Difficult Distinctions: Refugee Law, Humanitarian Practice, and the Identification of People in Gaza: Supplemental Material

This post builds on the research article “Difficult Distinctions: Refugee Law, Humanitarian Practice, and the Identification of People in Gaza,” which was published in the February 2007 issue of the Society’s peer-reviewed journal, Cultural Anthropology.

Editorial Footnotes

Over the last few years, Cultural Anthropology has published a number of essays on the cultural dimensions of humanitarianism, and also on Palestine. On humanitarianism, essays include Amitav Ghosh's "The Global Reservation: Notes toward an Ethnography of International Peacekeeping" (1994), Liisa Malkki's "Speechless Emissaries: Refugees, Humanitarianism, and Dehistoricization" (1996), Peter Redfield's "Doctors, Borders, and Life in Crisis" (2005) and Dider Fassin's "Compassion and Repression: The Moral Economy of Immigration Policies in France" (2005).

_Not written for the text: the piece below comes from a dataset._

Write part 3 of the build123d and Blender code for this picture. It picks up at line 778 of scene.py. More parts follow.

Essays in Cultural Anthropology on Palestine include Ted Swedenburg's "Occupational Hazards: Palestine Ethnography" (1989), Julie Peteet's "The Writing on the Walls: The Graffiti of the Intifada" (1996), Ulf Hannerz's "Reporting from Jerusalem" (1998), and Iris Jean-Klein's " Nationalism and Resistance: The Two Faces of Everyday Activism in Palestine during the Intifada" (2001).

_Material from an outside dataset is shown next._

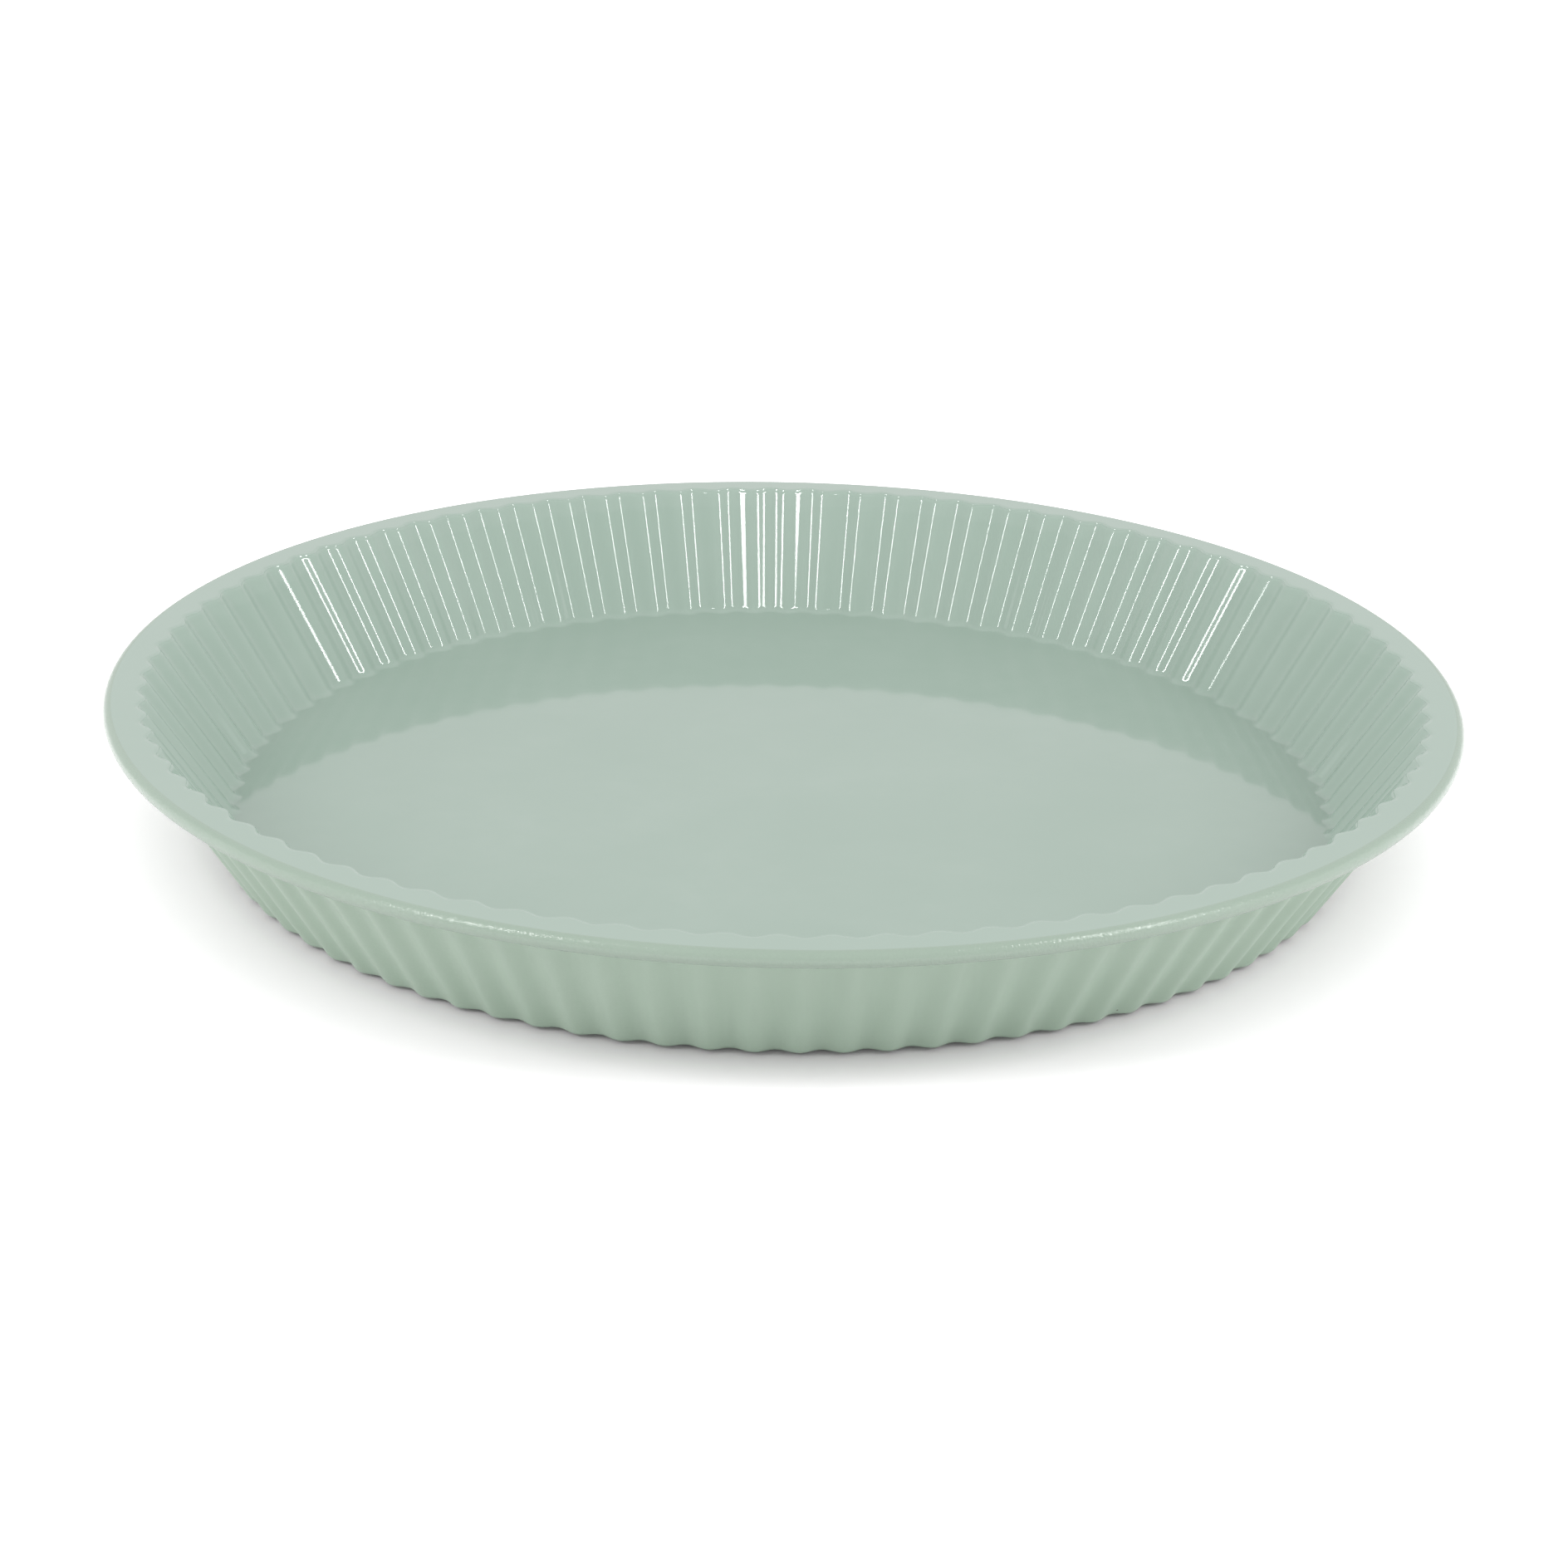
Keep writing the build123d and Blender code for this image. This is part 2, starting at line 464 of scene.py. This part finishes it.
def soft_light(name, azimuth, elevation, distance, width, length, radiance):
    """Soft light that faces the dish; azimuth 0 is the camera's side and grows to the right."""
    data = bpy.data.lights.new(name, "AREA")
    data.shape = "RECTANGLE"
    data.size = width
    data.size_y = length
    data.energy = radiance * math.pi * width * length
    a, e = math.radians(azimuth), math.radians(elevation)
    back = Vector((math.sin(a) * math.cos(e), -math.cos(a) * math.cos(e), math.sin(e)))
    up = Vector((-math.sin(a) * math.sin(e), math.cos(a) * math.sin(e), math.cos(e)))
    turn = Matrix((up.cross(back), up, back)).transposed().to_4x4()
    placed(name, data).matrix_world = Matrix.Translation(back * distance) @ turn


def camera():
    """Camera at the photograph's angle, placed from the middle of the rim's widest line."""
    data = bpy.data.cameras.new("camera")
    data.sensor_width = SENSOR_WIDTH_MM
    data.lens = FOCAL_PIXELS / PHOTO_PIXELS * data.sensor_width
    data.clip_start = CLIP_START
    e = math.radians(CAMERA_ELEVATION)
    back = Vector((0, -math.cos(e), math.sin(e)))
    right = Vector((1, 0, 0))
    up = back.cross(right)
    place = back * CAMERA_DISTANCE_SHARE + right * CAMERA_ASIDE_SHARE + up * CAMERA_UP_SHARE
    roll = math.radians(CAMERA_ROLL)
    rolled_right = right * math.cos(roll) - up * math.sin(roll)
    rolled_up = right * math.sin(roll) + up * math.cos(roll)
    turn = Matrix((rolled_right, rolled_up, back)).transposed().to_4x4()
    piece = placed("camera", data)
    piece.matrix_world = Matrix.Translation(Vector((0, 0, EDGE_LEVEL)) + place * RIM_RADIUS) @ turn
    bpy.context.scene.camera = piece


gloss = glaze_material(
    "gloss_glaze",
    light=(0.402, 0.503, 0.438),
    dark=(0.374, 0.480, 0.412),
    rim_painted_shade=(0.402, 0.503, 0.438),
    roughness=0.06,
    rim_roughness=0.06,
    grain_scale=120,
    grain_height=0.0003 * MM,
    rim_grain_height=0.0003 * MM,
)
satin = glaze_material(
    "satin_glaze",
    light=(0.490, 0.606, 0.505),
    dark=(0.445, 0.562, 0.460),
    # Rim colour darker than the glaze: painted shade on the round edge
    rim_painted_shade=(0.300, 0.378, 0.315),
    roughness=0.40,
    rim_roughness=0.13,
    grain_scale=2000,
    grain_height=0.006 * MM,
    rim_grain_height=0.10 * MM,
)
clay = clay_material()

inside = inside_coat()
dress(inside, gloss)
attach(inside, "root")
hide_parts("interior_glaze")

outside = outside_coat()
dress(outside, satin)
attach(outside, "root")
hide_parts("exterior_glaze")

dress(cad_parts["stoneware_body"], clay)
dress(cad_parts["base_glaze"], satin)

white_floor()
white_world()
soft_light("left_strip", azimuth=-55, elevation=42, **STRIP)
soft_light("right_strip", azimuth=64, elevation=40, **STRIP)
for side in (-1, 1):
    soft_light("side_panel", azimuth=side * 84, elevation=14, **PANEL)
camera()

bpy.context.scene.view_settings.view_transform = "Standard"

Questions for Classroom Discussion

1) What is meant by the term the "Palestinian Problem"? Historicize your answer to include how this situation came into being.

2) Feldman describes the emergence of aid regimes in the mid 20th century that set the terms of assistance based in large part on the categories of refugee and citizen/native. Explain these categories (and complications within the categories) and how they functioned with regards to receiving (or not) humanitarian aid – are they still in use today?

3) Explain the history of different aid agencies and volunteers that have worked in Gaza.

4) Feldman discusses examples of mass migration that happened after the war – explain these mass movements of bodies and some of the responses that followed and why. Consider in your answer the role of the 1951 International Convention Relating to the Status of Refugees, the UN High Commission for Refugees (UNHCR) and the classification of citizen and refugee in your answer.

5) In what ways is this population treated exceptionally and what does that mean?

6) Explain the dynamics between ‘refugees’ and ‘natives’ – you may want to include discussions about the population influx, rations, and economic conditions.

7) Explain the Quaker’s 19 points and how this influenced their role in Gaza – how did the Quaker’s feel about their role in Gaza and the actions taken by the UN?

8) Explain some of the challenges to deliver aid in Gaza and how workers and residents (citizens and refugees) negotiated these challenges.

9) Feldman explains that politics is one of the challenges of humanitarian work. Please review and explain the following passage (139):

This question of politics is one of the endemic challenges of humanitarian relief and law. Its nonpolitical stance is often what makes humanitarianism possible— permitting access to populations in need of aid, convincing countries to sign on to refugee conventions—but it also gives humanitarianism a sometimes cruelly narrow focus, able to keep people alive but entirely incapable of changing the conditions that have put them at such great risk.

10) Explain the policies (and politics) of documentation (ration cards, refugee rolls etc); why were deaths often concealed (by whom and how)?

11) Feldman explains that some refuges had a “sense of entitlement.” Please review the following quote (p. 144) and explain it in relationship to this sense of entitlement: “Receiving aid seemed the only way to formally claim dispossession and, perhaps, even to claim the right to Palestine.”

12) Please explain the complex and changing category of Palestinian citizenship. What are some of the elements that have come to inform a notion of Palestinian citizenship?

13) Review the discussion on page 151 and explain the challenges in defining citizenship based on a set of rights – how is this further complicated in Gaza?

14) What does the term ‘internally displaced person’ refer to? What relationship do you see between this category and the residents of Gaza?

15) In light of Feldman’s article, write a short two paragraph essay that considers the history of these humanitarian classifications and policies with regards to global security. How do countries manage and control the movement of different populations, and why? Think not only of moving refugees but also of “internally displaced” populations.

Editorial Overview

New York University Professor Ilana Feldman has published an essay in the current issue of Cultural Anthropology that provides new perspective on the roots of conflict in Palestine. Titled, "Difficult Distinctions: Refugee Law, Humanitarian Practice, and the Identification of People in Gaza," the essay examines how refugee law shaped humanitarian initiatives in Gaza in the first years after 1948, showing how humanitarianism itself produced tensions within the Gazan population. A key argument is that humanitarianism, despite commitments to political neutrality, often has profound and enduring political effects. Feldman's essay will be of value to all concerned with conflict in Palestine, and also to those concerned with the development of humanitarianism.